* **COLLECTED DATA**
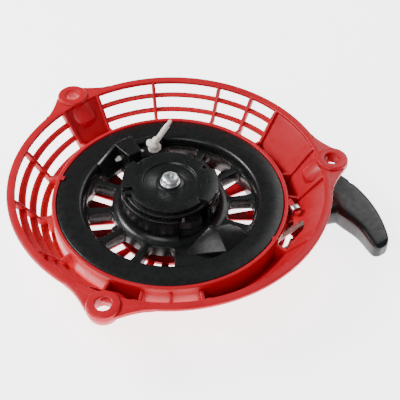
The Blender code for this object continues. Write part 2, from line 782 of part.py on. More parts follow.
def make_centre():
    """Sleeve on the post, friction spring, washer and setting screw."""
    bm = bmesh.new()
    sleeve = [(6.25, POST_FOOT_Z + 0.35), (7.2, POST_FOOT_Z + 0.35), (7.2, 30.9), (6.25, 30.9)]
    add_ring(bm, sleeve, steps=32)
    place("centre_bush", bm, STEEL)
    points = []
    for index in range(41):
        x, y = polar(8.6, 360.0 * index / 16)
        points.append((x, y, 27.2 + 1.15 * index / 16))
    points.append((-9.4, -7.0, 30.1))
    rope("friction_spring", points, STEEL, 0.5, 1)
    bm = bmesh.new()
    washer = [(3.4, GUIDE_RECESS_Z + 0.3), (6.0, GUIDE_RECESS_Z + 0.3), (6.0, 35.9), (3.4, 35.9)]
    add_ring(bm, washer, steps=32)
    place("washer", bm, ZINC)
    bm = bmesh.new()
    shank = [
        (0.9, 8.0), (2.3, 9.4), (2.3, 36.2), (5.0, 36.2), (5.0, 38.3), (4.2, 39.2), (2.2, 39.5),
        (1.0, 38.0),
    ]
    loops = []
    steps = 24
    for radius, z in shank:
        loops.append([bm.verts.new((*polar(radius, 360.0 * index / steps), z)) for index in range(steps)])
    for low, high in zip(loops, loops[1:]):
        for index in range(steps):
            after = (index + 1) % steps
            bm.faces.new((low[index], low[after], high[after], high[index]))
    bm.faces.new(list(reversed(loops[0])))
    bm.faces.new(loops[-1])
    place("setting_screw", bm, ZINC)


def make_recoil_spring():
    """Flat spiral spring between the post and the hub, with a hook at each end."""
    path = [(0.0, 5.9), (0.0, 9.4)]
    turns = 9.0
    steps = 180
    start = 100.0
    for index in range(steps + 1):
        part = index / steps
        azimuth = start + (360.0 * turns + 58.0) * part
        path.append(polar(9.75 + 15.3 * part, azimuth))
    path.append(polar(26.6, 161.0))
    path.append(polar(33.0, 162.6))
    path.append(polar(37.4, 165.0))
    path.append(polar(38.0, 169.0))
    path.append(polar(36.2, 170.5))
    half = 0.22
    left = []
    right = []
    for index, point in enumerate(path):
        before = Vector(path[max(index - 1, 0)])
        after = Vector(path[min(index + 1, len(path) - 1)])
        along = (after - before).normalized()
        side = Vector((-along.y, along.x)) * half
        left.append(tuple(Vector(point) + side))
        right.append(tuple(Vector(point) - side))
    bm = bmesh.new()
    bottom, top = 3.6, 13.0
    rows = []
    for a, b in zip(left, right):
        rows.append([
            bm.verts.new((*a, bottom)), bm.verts.new((*b, bottom)),
            bm.verts.new((*b, top)), bm.verts.new((*a, top)),
        ])
    for near, far in zip(rows, rows[1:]):
        for side in range(4):
            after = (side + 1) % 4
            bm.faces.new((near[side], near[after], far[after], far[side]))
    bm.faces.new(rows[0])
    bm.faces.new(list(reversed(rows[-1])))
    place("recoil_spring", bm, STEEL)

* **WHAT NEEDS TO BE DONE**
Pull every line containing "part" from the data.

* **RESULT**
The Blender code for this object continues. Write part 2, from line 782 of part.py on. More parts follow.
        part = index / steps
        azimuth = start + (360.0 * turns + 58.0) * part
        path.append(polar(9.75 + 15.3 * part, azimuth))